In just a few short years, the isolated head-shaving incident evolved into a partnership between Canadian law enforcement and the Canadian Cancer Society.
The 20th annual Cops for Cancer Tour de Rock rolls into Qualicum Beach and Parksville this week as a multi-million-dollar fundraising juggernaut, backed by corporate sponsors and donors, civic and business leaders and the well-heeled throughout Vancouver Island. Black Press and the PQB News are among those sponsors.
But the tour has never lost track of Jorgenson and the hundreds of pediatric cancer sufferers from across B.C. and beyond. The Tour de Rock must not be mistaken for a splashy, made-for-camera fundraiser featuring coddled cops on a cushy paid leave from their regular duties. Rather, it is months of gruelling training that goes into preparing for the ride while juggling work and family. And organizing community fundraisers before the ride begins. And visiting Camp Goodtimes to meet the very youngsters they’re riding for.
Year after year, we hear from first-time riders who tell us they believed they were prepared for the ride, only to be blindsided by the rush of emotion that pours out when they see the response at a community seafood dinner and auction in remote spots like Port Alice or Sayward. Or the generosity of donors such as Parksville octagenarian Joan Lemoine, who while on a fixed income is capable of raising thousands of dollars each year from the community by shaving her own head. Or a first-person story from cancer survivor Olivia Davis, the Qualicum Beach teen who gamely fought to continue playing hockey with her teammates while undergoing debilitating chemotherapy.

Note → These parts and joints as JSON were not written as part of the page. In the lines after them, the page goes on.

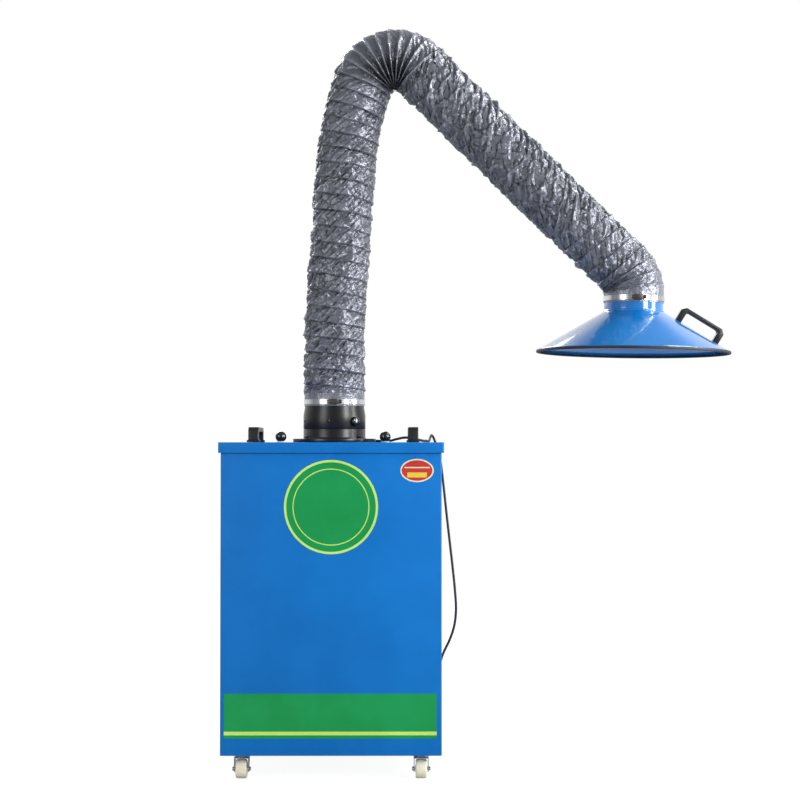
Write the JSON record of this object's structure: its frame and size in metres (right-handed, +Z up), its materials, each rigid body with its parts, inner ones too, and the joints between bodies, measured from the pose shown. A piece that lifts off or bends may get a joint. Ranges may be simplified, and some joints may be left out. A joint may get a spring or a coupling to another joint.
{
  "type": "mobile welding fume extractor",
  "caption": "Box cabinet on castors with filters, dust drawer and fan inside, and on its lid a swivelling jointed arm under a ribbed hose that carries a round suction hood.",
  "frame": {"origin": "on the floor, under the middle of the box round the whole object without its cord", "axes": "+Z up; the cabinet's plain front faces -Y; the arm folds in the XZ plane and reaches to +X"},
  "size_m": [1.3528, 0.5716, 1.9751],
  "materials": {
    "blue_paint": "powder coat, satin",
    "hood_paint": "powder coat, glossy",
    "black_paint": "powder coat, satin",
    "black_plastic": "moulded, satin",
    "knob_plastic": "moulded, glossy",
    "galvanised": "galvanised sheet",
    "bright_steel": "zinc plated, bright",
    "cream_nylon": "moulded nylon",
    "grey_fabric": "coated woven fabric",
    "filter_paper": "pleated filter paper",
    "black_rubber": "matt rubber",
    "motor_paint": "painted casting",
    "box_plastic": "moulded, matt",
    "green_plastic": "moulded, glossy",
    "red_plastic": "moulded, glossy"
  },
  "bodies": {
    "cabinet": {"body_wrap": "blue_paint", "base_tray": "blue_paint", "lid": "blue_paint", "rear_panel": "blue_paint", "door_hinge": "galvanised", "fan_deck": "galvanised", "tube_sheet": "galvanised", "inlet_duct": "galvanised", "dust_hopper": "galvanised", "filter_core_left": "galvanised", "filter_pleats_left": "filter_paper", "filter_core_right": "galvanised", "filter_pleats_right": "filter_paper", "rod_bush_left": "cream_nylon", "rod_bush_right": "cream_nylon", "fan_scroll": "galvanised", "motor": "motor_paint", "control_box": "box_plastic", "cord_gland": "black_plastic", "mount_flange": "black_paint", "handle_left": "black_plastic", "handle_right": "black_plastic", "cord_free": "black_rubber", "cord_coil": "black_rubber", "cord_plug": "black_rubber"},
    "swivel": {"swivel_collar": "black_paint", "shoulder_bolt": "bright_steel", "clamp_base": "bright_steel", "hose_base": "grey_fabric"},
    "lower_arm": {"lower_link": "galvanised", "hose_lower": "grey_fabric"},
    "upper_arm": {"upper_link": "galvanised", "elbow_bolt": "bright_steel", "wrist_bolt": "bright_steel", "hose_elbow": "grey_fabric", "hose_upper": "grey_fabric"},
    "hood": {"hood_shell": "hood_paint", "hood_trim": "black_rubber", "hood_handle": "black_plastic", "clamp_hood": "bright_steel", "hose_hood": "grey_fabric"},
    "filter_door": {"rear_door": "blue_paint", "door_handle": "black_plastic"},
    "drawer": {"dust_drawer": "blue_paint", "drawer_handle": "black_plastic"},
    "rapper_left": {"rapping_rod_left": "bright_steel", "ball_knob_left": "knob_plastic"},
    "rapper_right": {"rapping_rod_right": "bright_steel", "ball_knob_right": "knob_plastic"},
    "start": {"start_button": "green_plastic"},
    "stop": {"stop_button": "red_plastic"},
    "fan": {"impeller": "galvanised"},
    "castor_front_left": {"castor_fork_front_left": "galvanised"},
    "wheel_front_left": {"castor_wheel_front_left": "cream_nylon"},
    "castor_front_right": {"castor_fork_front_right": "galvanised"},
    "wheel_front_right": {"castor_wheel_front_right": "cream_nylon"},
    "castor_rear_left": {"castor_fork_rear_left": "galvanised"},
    "wheel_rear_left": {"castor_wheel_rear_left": "cream_nylon"},
    "castor_rear_right": {"castor_fork_rear_right": "galvanised"},
    "wheel_rear_right": {"castor_wheel_rear_right": "cream_nylon"}
  },
  "joints": [
    {"name": "arm_swivel", "type": "hinge", "parent": "cabinet", "child": "swivel", "pos_m": [-0.3884, -0.02555, 0.895], "axis": [0, 0, 1], "continuous": true},
    {"name": "arm_tilt", "type": "hinge", "parent": "swivel", "child": "lower_arm", "pos_m": [-0.3884, -0.02555, 1.05], "axis": [0, 1, 0], "range_deg": [-40, 45], "deforming": ["hose_base"]},
    {"name": "elbow_fold", "type": "hinge", "parent": "lower_arm", "child": "upper_arm", "pos_m": [-0.25978, -0.02555, 1.88936], "axis": [0, -1, 0], "range_deg": [-7, 90], "deforming": ["hose_elbow"]},
    {"name": "hood_tilt", "type": "hinge", "parent": "upper_arm", "child": "hood", "pos_m": [0.41899, -0.02555, 1.28847], "axis": [0, 1, 0], "range_deg": [-45, 30], "deforming": ["hose_hood"]},
    {"name": "door_swing", "type": "hinge", "parent": "cabinet", "child": "filter_door", "pos_m": [-0.6274, 0.23055, 0.603], "axis": [0, 0, 1], "range_deg": [0, 110]},
    {"name": "drawer_slide", "type": "slide", "parent": "cabinet", "child": "drawer", "axis": [0, 1, 0], "range_m": [0, 0.4]},
    {"name": "rapper_left_lift", "type": "slide", "parent": "cabinet", "child": "rapper_left", "axis": [0, 0, 1], "range_m": [0, 0.04]},
    {"name": "rapper_right_lift", "type": "slide", "parent": "cabinet", "child": "rapper_right", "axis": [0, 0, 1], "range_m": [0, 0.04]},
    {"name": "start_press", "type": "slide", "parent": "cabinet", "child": "start", "axis": [0, -1, 0], "range_m": [0, 0.004], "stiffness_N_per_m": 500},
    {"name": "stop_press", "type": "slide", "parent": "cabinet", "child": "stop", "axis": [0, -1, 0], "range_m": [0, 0.004], "stiffness_N_per_m": 500},
    {"name": "fan_spin", "type": "hinge", "parent": "cabinet", "child": "fan", "pos_m": [-0.3284, -0.02555, 0.195], "axis": [1, 0, 0], "continuous": true},
    {"name": "castor_front_left_swivel", "type": "hinge", "parent": "cabinet", "child": "castor_front_left", "pos_m": [-0.6184, -0.21555, 0.06], "axis": [0, 0, 1], "continuous": true},
    {"name": "wheel_front_left_roll", "type": "hinge", "parent": "castor_front_left", "child": "wheel_front_left", "pos_m": [-0.6184, -0.23355, 0.02452], "axis": [1, 0, 0], "continuous": true},
    {"name": "castor_front_right_swivel", "type": "hinge", "parent": "cabinet", "child": "castor_front_right", "pos_m": [-0.1584, -0.21555, 0.06], "axis": [0, 0, 1], "continuous": true},
    {"name": "wheel_front_right_roll", "type": "hinge", "parent": "castor_front_right", "child": "wheel_front_right", "pos_m": [-0.1584, -0.23355, 0.02452], "axis": [1, 0, 0], "continuous": true},
    {"name": "castor_rear_left_swivel", "type": "hinge", "parent": "cabinet", "child": "castor_rear_left", "pos_m": [-0.6184, 0.16445, 0.06], "axis": [0, 0, 1], "continuous": true},
    {"name": "wheel_rear_left_roll", "type": "hinge", "parent": "castor_rear_left", "child": "wheel_rear_left", "pos_m": [-0.6184, 0.14645, 0.02452], "axis": [1, 0, 0], "continuous": true},
    {"name": "castor_rear_right_swivel", "type": "hinge", "parent": "cabinet", "child": "castor_rear_right", "pos_m": [-0.1584, 0.16445, 0.06], "axis": [0, 0, 1], "continuous": true},
    {"name": "wheel_rear_right_roll", "type": "hinge", "parent": "castor_rear_right", "child": "wheel_rear_right", "pos_m": [-0.1584, 0.14645, 0.02452], "axis": [1, 0, 0], "continuous": true}
  ]
}
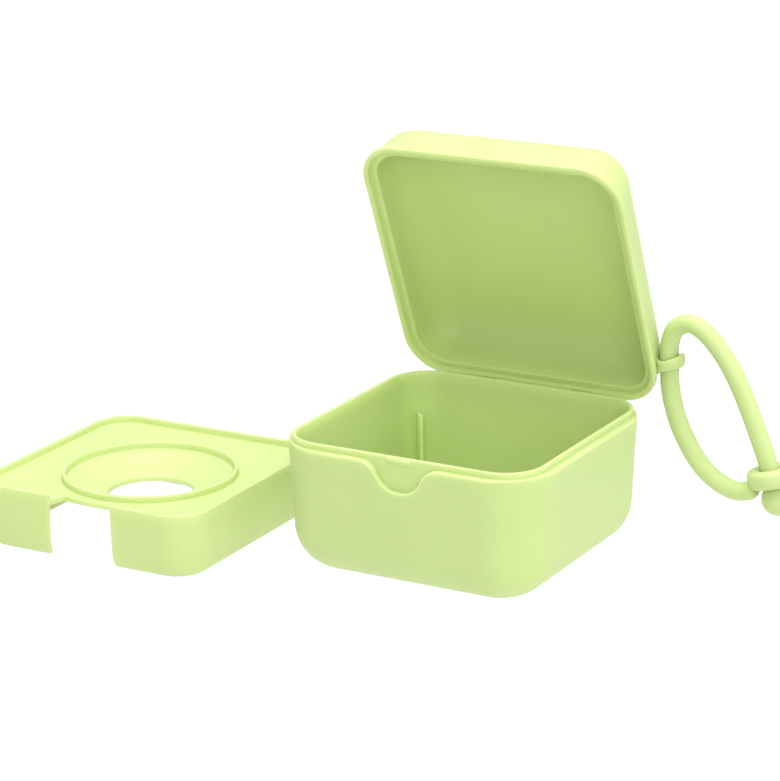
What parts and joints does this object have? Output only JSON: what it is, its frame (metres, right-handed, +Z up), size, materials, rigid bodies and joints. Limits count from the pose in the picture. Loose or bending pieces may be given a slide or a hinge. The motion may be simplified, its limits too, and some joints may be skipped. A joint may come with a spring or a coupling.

“Training for seven months prepared us physically, but it didn’t prepare us for the emotional aspect of it,” said Nick Mandryk, a 2015 Tour rider from the Saanich Police.
Black Press rider Arnold Lim said much the same thing when he first rode in 2013, yet he’s returned for a second try this year.
The bald head has remained a central feature of the Tour de Rock and the three other Cops for Cancer tours that have sprung up across B.C., from Lemoine’s voluntary annual shave to Davis’s cancer-caused hair loss. Those of us who wish to keep our hair can perhaps find a little something else to contribute. It’s not for the cops. It’s for the kids.